- What the task requires -
Copy out exactly the lines from the first line of the material below through the line containing "(0.24, 0.34), marks)", and nothing beyond them.

● ● ● ●

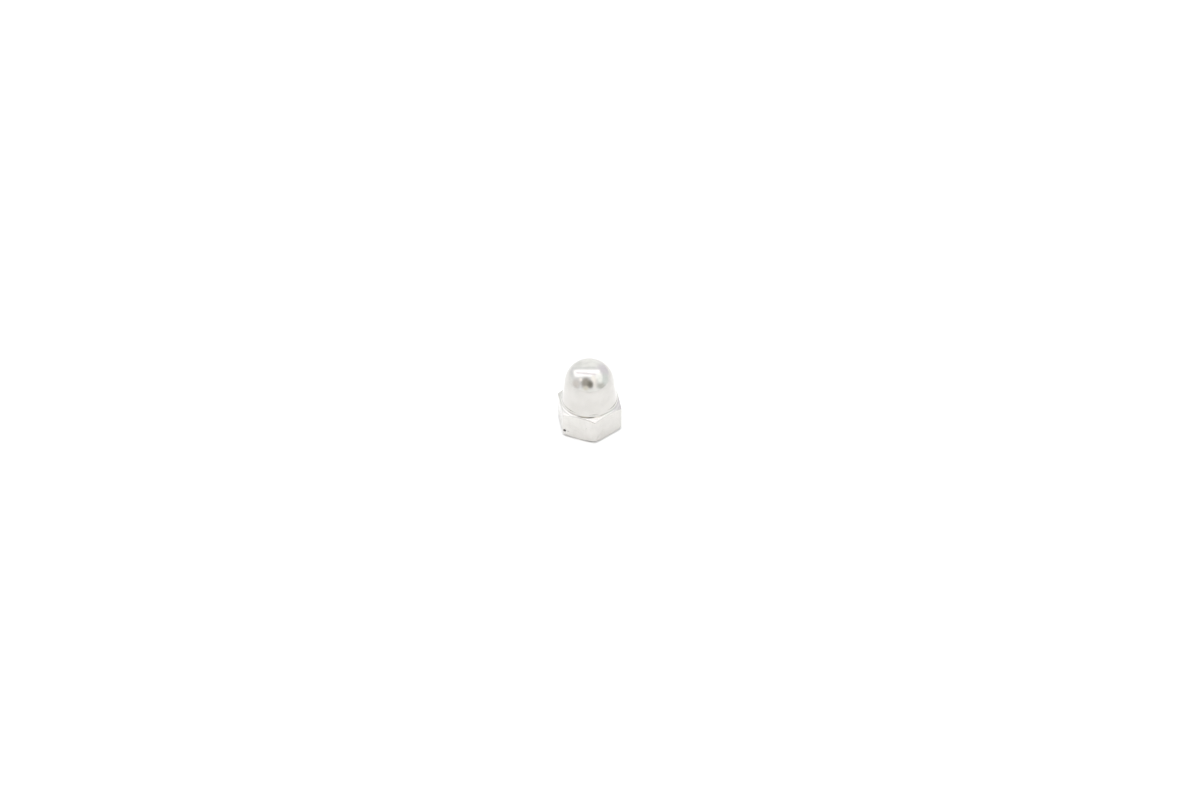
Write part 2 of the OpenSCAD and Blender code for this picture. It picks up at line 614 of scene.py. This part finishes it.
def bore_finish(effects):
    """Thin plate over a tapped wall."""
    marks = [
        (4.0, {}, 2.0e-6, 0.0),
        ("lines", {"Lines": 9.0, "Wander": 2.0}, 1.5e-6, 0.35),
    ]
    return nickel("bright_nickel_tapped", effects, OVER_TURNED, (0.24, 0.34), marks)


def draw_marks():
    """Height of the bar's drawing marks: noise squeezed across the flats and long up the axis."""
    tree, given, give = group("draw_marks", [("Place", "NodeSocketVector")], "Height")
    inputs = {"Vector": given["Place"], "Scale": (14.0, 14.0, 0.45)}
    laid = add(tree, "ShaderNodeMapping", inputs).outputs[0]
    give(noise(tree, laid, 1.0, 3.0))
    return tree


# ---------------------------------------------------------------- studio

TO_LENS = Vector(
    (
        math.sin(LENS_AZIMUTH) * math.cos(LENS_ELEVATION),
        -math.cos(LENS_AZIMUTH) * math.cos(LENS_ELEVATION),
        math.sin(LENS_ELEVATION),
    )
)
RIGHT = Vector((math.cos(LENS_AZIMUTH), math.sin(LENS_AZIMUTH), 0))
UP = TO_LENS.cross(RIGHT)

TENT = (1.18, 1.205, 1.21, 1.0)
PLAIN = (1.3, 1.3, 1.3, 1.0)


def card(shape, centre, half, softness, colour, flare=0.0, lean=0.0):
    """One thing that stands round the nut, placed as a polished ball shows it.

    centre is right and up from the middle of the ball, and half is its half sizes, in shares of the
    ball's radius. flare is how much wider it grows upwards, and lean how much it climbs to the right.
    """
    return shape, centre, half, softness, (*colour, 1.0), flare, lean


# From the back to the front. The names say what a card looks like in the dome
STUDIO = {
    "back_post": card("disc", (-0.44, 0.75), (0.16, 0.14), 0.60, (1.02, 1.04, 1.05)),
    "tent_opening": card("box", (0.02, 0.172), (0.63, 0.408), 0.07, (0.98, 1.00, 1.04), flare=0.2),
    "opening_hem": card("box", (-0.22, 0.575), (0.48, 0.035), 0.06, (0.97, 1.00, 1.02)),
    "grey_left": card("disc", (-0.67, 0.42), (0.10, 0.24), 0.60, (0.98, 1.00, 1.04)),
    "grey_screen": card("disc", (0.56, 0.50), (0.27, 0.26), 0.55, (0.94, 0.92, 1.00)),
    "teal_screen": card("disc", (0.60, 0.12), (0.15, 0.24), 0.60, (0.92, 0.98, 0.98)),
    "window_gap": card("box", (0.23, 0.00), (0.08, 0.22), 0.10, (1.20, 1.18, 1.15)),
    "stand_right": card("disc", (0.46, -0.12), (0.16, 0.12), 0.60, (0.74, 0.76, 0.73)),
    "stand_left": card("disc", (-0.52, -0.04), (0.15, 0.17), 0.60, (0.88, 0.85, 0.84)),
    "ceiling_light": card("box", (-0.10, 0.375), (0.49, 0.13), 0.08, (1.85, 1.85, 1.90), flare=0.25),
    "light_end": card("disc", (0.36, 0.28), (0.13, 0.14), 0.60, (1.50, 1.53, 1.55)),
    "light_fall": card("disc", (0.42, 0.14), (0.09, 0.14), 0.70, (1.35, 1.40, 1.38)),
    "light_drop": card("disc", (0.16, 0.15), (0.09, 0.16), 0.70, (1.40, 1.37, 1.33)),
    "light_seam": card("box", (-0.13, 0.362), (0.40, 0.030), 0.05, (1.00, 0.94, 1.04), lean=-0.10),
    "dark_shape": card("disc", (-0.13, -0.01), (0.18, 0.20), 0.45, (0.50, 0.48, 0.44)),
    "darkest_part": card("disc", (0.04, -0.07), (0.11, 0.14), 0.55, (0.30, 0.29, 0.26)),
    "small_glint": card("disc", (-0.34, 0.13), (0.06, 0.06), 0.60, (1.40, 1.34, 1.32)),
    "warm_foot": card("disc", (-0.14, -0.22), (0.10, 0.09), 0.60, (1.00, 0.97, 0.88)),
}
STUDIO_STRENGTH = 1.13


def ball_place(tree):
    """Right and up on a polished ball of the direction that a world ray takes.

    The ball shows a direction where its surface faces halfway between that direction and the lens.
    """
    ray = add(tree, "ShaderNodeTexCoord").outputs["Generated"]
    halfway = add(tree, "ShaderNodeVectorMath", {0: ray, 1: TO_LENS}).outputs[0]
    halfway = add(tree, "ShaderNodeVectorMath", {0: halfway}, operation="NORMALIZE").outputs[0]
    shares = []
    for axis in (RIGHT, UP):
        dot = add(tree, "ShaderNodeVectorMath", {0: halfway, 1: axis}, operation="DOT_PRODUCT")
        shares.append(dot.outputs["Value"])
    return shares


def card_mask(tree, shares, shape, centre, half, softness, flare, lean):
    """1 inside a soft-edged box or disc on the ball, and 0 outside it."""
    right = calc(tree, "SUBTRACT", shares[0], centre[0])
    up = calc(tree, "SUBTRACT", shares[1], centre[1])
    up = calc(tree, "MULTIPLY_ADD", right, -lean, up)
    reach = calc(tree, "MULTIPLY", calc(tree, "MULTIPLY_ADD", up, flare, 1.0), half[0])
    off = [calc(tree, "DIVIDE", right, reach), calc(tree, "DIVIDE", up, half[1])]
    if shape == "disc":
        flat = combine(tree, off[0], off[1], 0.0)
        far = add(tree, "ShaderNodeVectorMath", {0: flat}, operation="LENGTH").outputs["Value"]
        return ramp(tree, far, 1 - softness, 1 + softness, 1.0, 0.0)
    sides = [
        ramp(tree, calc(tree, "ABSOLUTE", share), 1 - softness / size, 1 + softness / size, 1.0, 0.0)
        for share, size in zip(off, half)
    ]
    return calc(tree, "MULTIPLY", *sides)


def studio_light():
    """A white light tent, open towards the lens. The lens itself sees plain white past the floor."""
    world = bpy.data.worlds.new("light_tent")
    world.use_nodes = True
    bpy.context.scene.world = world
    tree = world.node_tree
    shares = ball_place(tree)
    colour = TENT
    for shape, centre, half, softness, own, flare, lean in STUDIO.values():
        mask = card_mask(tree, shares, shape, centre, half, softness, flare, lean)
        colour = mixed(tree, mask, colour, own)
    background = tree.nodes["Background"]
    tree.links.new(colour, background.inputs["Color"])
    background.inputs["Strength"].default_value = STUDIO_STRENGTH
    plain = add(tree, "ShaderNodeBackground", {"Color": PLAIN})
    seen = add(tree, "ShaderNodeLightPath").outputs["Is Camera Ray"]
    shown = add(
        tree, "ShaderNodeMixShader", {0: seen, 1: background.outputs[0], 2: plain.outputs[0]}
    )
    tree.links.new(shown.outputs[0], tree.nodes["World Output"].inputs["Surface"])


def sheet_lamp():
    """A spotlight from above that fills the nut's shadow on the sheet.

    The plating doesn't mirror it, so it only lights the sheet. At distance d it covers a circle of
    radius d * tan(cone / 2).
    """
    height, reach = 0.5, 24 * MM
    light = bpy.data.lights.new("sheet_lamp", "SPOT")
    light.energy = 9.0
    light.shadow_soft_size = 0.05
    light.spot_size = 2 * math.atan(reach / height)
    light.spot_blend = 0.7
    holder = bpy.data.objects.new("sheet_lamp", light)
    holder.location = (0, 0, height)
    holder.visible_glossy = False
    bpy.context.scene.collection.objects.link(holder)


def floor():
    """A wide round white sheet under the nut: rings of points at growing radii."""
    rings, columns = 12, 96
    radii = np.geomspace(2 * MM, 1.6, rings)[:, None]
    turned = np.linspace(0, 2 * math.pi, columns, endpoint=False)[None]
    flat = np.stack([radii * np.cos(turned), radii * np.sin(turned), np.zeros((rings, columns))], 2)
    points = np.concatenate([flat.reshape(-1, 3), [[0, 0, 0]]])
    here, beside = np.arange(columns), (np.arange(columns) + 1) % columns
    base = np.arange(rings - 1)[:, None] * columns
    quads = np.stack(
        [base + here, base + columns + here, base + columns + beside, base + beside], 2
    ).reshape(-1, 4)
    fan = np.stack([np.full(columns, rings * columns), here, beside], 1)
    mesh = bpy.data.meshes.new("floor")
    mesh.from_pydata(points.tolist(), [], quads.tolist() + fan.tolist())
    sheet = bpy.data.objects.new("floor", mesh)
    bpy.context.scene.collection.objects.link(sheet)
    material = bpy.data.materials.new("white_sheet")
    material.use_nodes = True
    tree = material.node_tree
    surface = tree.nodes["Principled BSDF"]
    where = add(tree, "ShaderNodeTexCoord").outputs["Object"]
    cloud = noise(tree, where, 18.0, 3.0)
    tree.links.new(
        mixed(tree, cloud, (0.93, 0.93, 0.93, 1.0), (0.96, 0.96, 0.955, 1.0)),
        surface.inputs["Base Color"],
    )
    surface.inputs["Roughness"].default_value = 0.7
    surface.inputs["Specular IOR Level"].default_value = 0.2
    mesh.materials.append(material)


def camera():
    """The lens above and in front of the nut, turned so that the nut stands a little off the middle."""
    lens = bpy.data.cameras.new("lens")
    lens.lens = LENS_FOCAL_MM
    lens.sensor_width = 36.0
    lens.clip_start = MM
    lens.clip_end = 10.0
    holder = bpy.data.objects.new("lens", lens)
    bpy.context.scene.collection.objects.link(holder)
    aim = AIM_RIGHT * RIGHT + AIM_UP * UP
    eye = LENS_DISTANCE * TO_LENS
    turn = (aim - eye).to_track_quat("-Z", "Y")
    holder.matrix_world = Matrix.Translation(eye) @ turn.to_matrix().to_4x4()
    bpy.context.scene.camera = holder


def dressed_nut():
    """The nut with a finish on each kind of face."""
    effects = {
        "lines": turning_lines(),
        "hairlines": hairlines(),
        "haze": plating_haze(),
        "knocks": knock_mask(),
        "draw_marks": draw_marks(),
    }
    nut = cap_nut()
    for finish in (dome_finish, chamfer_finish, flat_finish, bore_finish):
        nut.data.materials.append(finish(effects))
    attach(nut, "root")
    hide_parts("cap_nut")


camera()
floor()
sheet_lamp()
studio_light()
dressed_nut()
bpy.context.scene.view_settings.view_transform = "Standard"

● ● ● ●

- Problem solution -
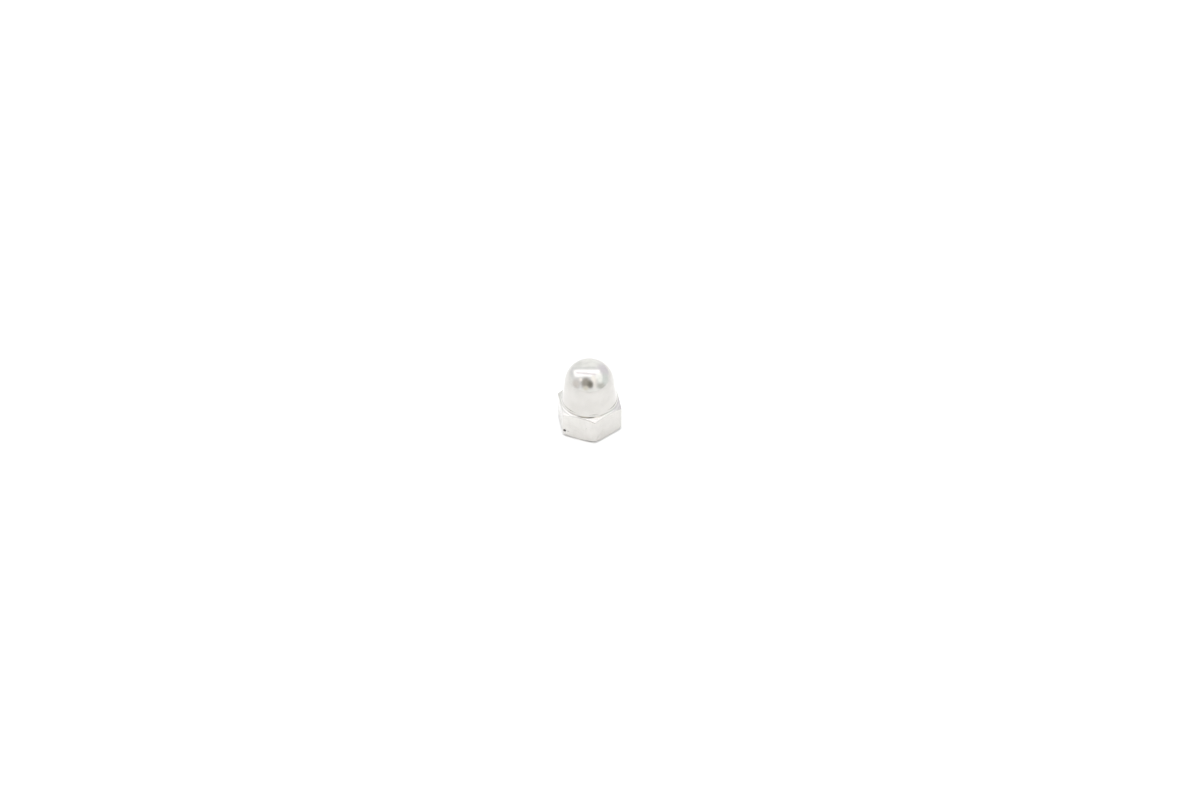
Write part 2 of the OpenSCAD and Blender code for this picture. It picks up at line 614 of scene.py. This part finishes it.
def bore_finish(effects):
    """Thin plate over a tapped wall."""
    marks = [
        (4.0, {}, 2.0e-6, 0.0),
        ("lines", {"Lines": 9.0, "Wander": 2.0}, 1.5e-6, 0.35),
    ]
    return nickel("bright_nickel_tapped", effects, OVER_TURNED, (0.24, 0.34), marks)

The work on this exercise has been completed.